Как и с показателями выпуска, доступны не все необходимые данные о ценах, но имеющаяся в наличии информация u1091 указывает, что быстрое увеличение выпуска в «монополизированных» отраслях сопровождалось снижением цен. Кроме того, хотя индекс потребительских цен упал на 7% с 1 880 по 1890 год, во многих «подозреваемых» отраслях цены снижались еще быстрее. Например, средняя цена стальных рельсов упала на 53% — с 68 долл. за тонну в 1 880 году до 32 долл. за тонну в 1 890 году. Рафинированный сахар подешевел с 9 центов за фунт в 1 880 году до 7 центов в 1 890-м и 4,5 центов в 1 900 году. Цена свинца упала на 12%, с 5,04 долл. в 1 880 до 4,41 долл. в 1 890 году. Цена цинка снизилась на 20%, с 5,51 до 4,40 долл. за фунт за период с 1 880 по 1890 год.
Сахарный и нефтяной тресты подвергались нападкам чаще всех, но есть подтверждения тому, что эти тресты на самом деле снижали цены по сравнению с тем уровнем, на котором они могли бы находиться. Конгресс четко это признает. Во время дебатов в Палате представителей по поводу закона Шермана конгрессмен Уильям Мейсон заявил: «Тресты сделали продукты дешевле, снизили цены; но если бы цена нефти, например, была снижена до одного цента за баррель, это не меняет вред от принципа, на котором основан любой трест». Возможно, закон Шермана было бы точнее описывать как закон против снижения цен.

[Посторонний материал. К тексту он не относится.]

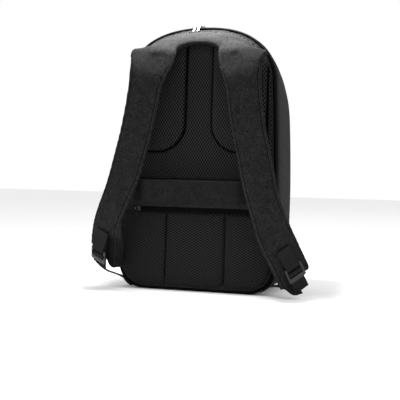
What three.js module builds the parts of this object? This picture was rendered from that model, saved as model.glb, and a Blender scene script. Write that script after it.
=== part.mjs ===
// A slim rucksack that opens only towards the wearer's back, standing on its flat base.
// Millimetres, +Z up. The straps and the padded back face -Y, the smooth front shell faces +Y.
// The origin is the middle of the base, on the surface that the bag stands on.
import * as THREE from "three";

// Clearance between pieces that touch, are sewn together or rest on each other.
const GAP = 0.3;

// Body: the outline of the back, seen square on, and the depth of the whole bag.
const BODY_HEIGHT = 443;
const HALF_WIDTH = 136.5;
const SHOULDER_HALF_WIDTH = 128;
const ARCH_HEIGHT = 100;
const ARCH_ROUNDNESS = 2.3;
const BOTTOM_CORNER = 46;
const BODY_DEPTH = 153;
const BACK_LEAN = 0.026;
const TOP_SETBACK = 14;
const TOP_ROUNDING = 53;

// Front shell: a padded cloth tub, open towards the back.
const SHELL_WALL = 3;
const SIDE_ROUND = 45;
const BASE_ROUND = 18;
const CROWN_ROUND = 42;
const SHELL_MIDDLE = 200;
const FRONT_SETBACK = 82;
const FRONT_KNEE = 270;
const FRONT_SETBACK_POWER = 2.2;
const FRONT_CROWN = 6;
const FRONT_BELLY = 5;
const SIDE_BULGE = 3.5;
const SHOULDER_FALL = 30;
const SHOULDER_DEPTH = 0.6;

// Opening seam: piping round the back panel, then the recessed zip band.
const PIPING_DIAMETER = 4.4;
const BAND_DEPTH = 16;
const BAND_INSET = 2;
const BAND_WALL = 1.6;
const ZIP_CHAIN_WIDTH = 6;
const ZIP_CHAIN_HEIGHT = 1.5;
const ZIP_END_HEIGHT = 70;

// Zip sliders and their bent pull tabs.
const SLIDER_LENGTH = 10;
const SLIDER_WIDTH = 7.5;
const SLIDER_HEIGHT = 3;
const SLIDER_PITCH = 12;
const SLIDER_OFFSET = 13.5;
const PULL_WIDTH = 3.6;
const PULL_THICKNESS = 1.1;
const PULL_DROP = 7;

// Back panel: a stiff padded board with mesh facings sewn on it.
const PANEL_THICKNESS = 6;
const FACING_MARGIN = 3.5;
const FACING_THICKNESS = 4;
const PANEL_SEAM = 0.8;

// Upper mesh, with a raised pad behind each shoulder blade and a channel between them.
const POCKET_ZIP_HEIGHT = 135;
const POCKET_BAND_HEIGHT = 51;
const POCKET_BAND_TOP = POCKET_ZIP_HEIGHT + POCKET_BAND_HEIGHT;
const SHOULDER_PAD_RISE = 6;
const CHANNEL_HALF_WIDTH = 22.5;
const SHOULDER_PAD_ABOVE_POCKET = 46;
const SHOULDER_PAD_BOTTOM = POCKET_BAND_TOP + SHOULDER_PAD_ABOVE_POCKET;
const SHOULDER_PAD_DROP = 75;
const SHOULDER_PAD_TOP = BODY_HEIGHT - SHOULDER_PAD_DROP;
const SHOULDER_PAD_CORNER = 48;
const SHOULDER_PAD_OUTER = 116;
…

В заключение можно было бы выдвинуть аргумент о том, что тресты применяли хищническое ценообразование, то есть что они устанавливали цены на уровне ниже издержек для того, чтобы вытеснить конкурентов. Но спустя столетие поисков примера настоящей монополии, созданной таким путем, до сих пор нет. Более того, цены, которые устанавливали тресты XIX в., продолжали снижаться на протяжении более 10 лет. Какой рациональный бизнесмен станет так долго удерживать цену ниже издержек? Таким образом, тресты XIX в. были невиновны в том, в чем их обвинял сенатор Шерман. Непротиворечивые подтверждения тому, что они ограничивали выпуск для повышения цен, отсутствуют.